Exercise
Report, word for word, every line of the material that contains "materials".

··········

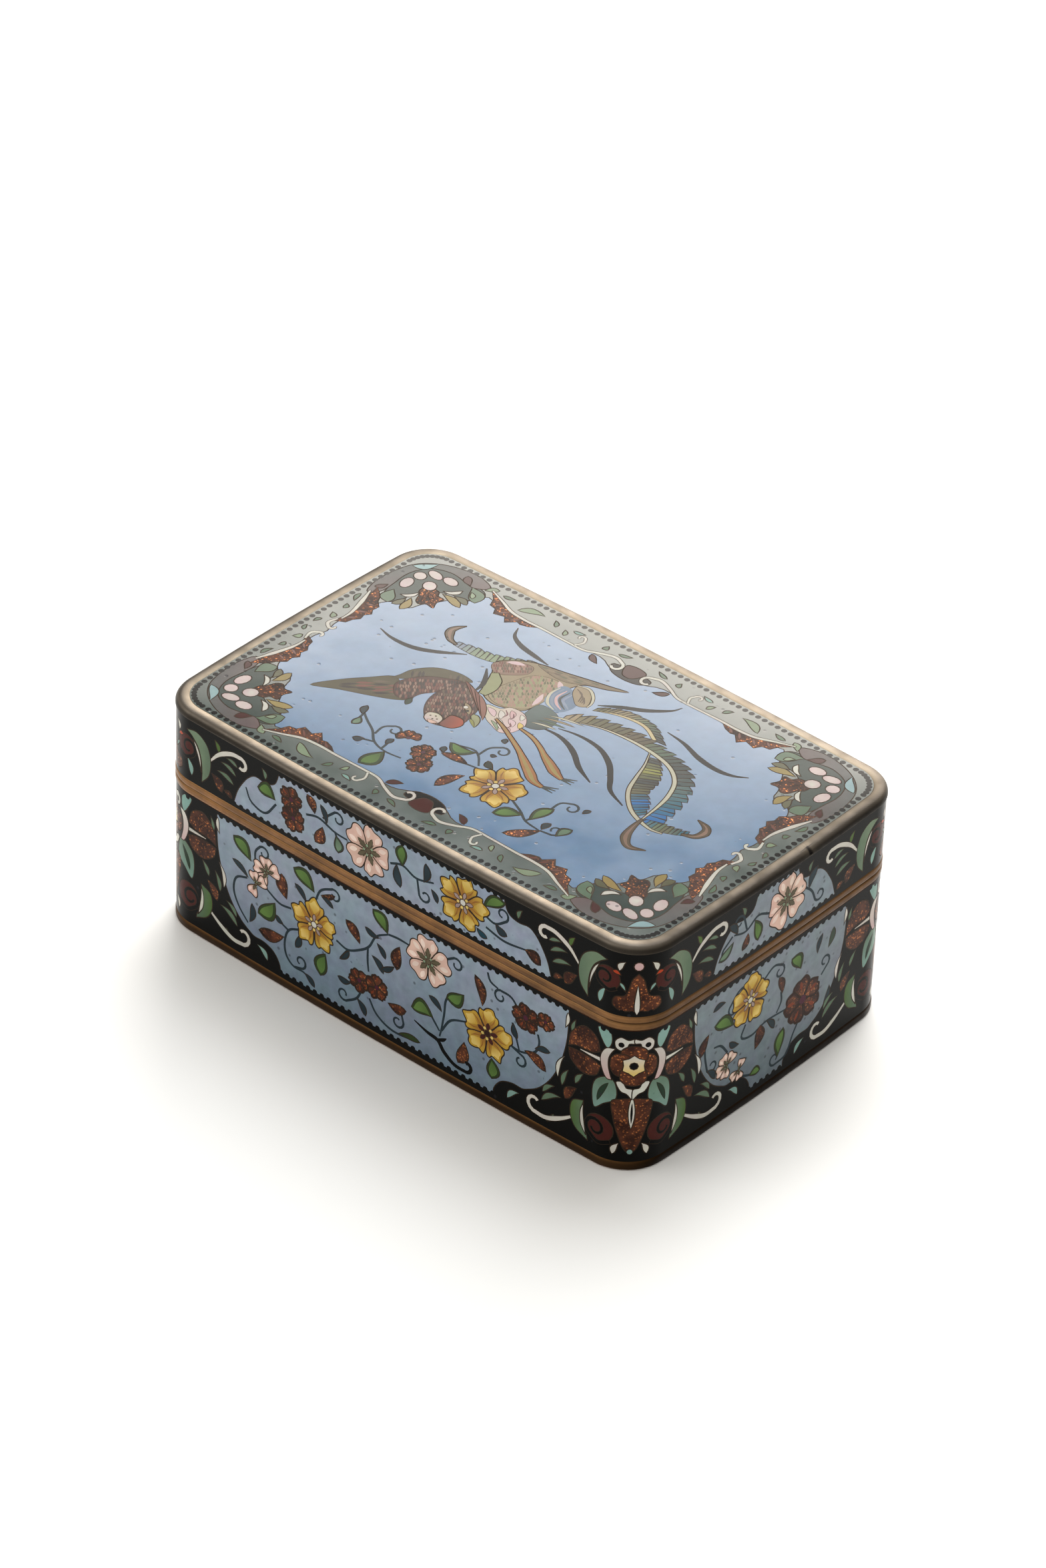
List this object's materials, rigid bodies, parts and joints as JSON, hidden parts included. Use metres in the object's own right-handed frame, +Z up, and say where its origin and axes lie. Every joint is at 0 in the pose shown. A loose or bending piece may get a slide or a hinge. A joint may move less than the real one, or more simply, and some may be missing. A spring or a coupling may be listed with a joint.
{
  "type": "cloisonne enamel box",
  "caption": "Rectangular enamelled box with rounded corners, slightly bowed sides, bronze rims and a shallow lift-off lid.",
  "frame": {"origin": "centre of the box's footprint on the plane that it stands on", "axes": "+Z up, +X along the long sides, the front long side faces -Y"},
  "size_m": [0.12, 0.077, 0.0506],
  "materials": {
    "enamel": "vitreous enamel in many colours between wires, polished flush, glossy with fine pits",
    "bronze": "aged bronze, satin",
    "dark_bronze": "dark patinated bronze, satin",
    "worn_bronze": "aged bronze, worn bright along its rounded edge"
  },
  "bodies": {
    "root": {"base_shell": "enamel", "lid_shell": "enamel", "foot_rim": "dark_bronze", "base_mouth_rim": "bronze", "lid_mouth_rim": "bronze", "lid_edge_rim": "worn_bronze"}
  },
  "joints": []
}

··········

Answer to this exercise
List this object's materials, rigid bodies, parts and joints as JSON, hidden parts included. Use metres in the object's own right-handed frame, +Z up, and say where its origin and axes lie. Every joint is at 0 in the pose shown. A loose or bending piece may get a slide or a hinge. A joint may move less than the real one, or more simply, and some may be missing. A spring or a coupling may be listed with a joint.
  "materials": {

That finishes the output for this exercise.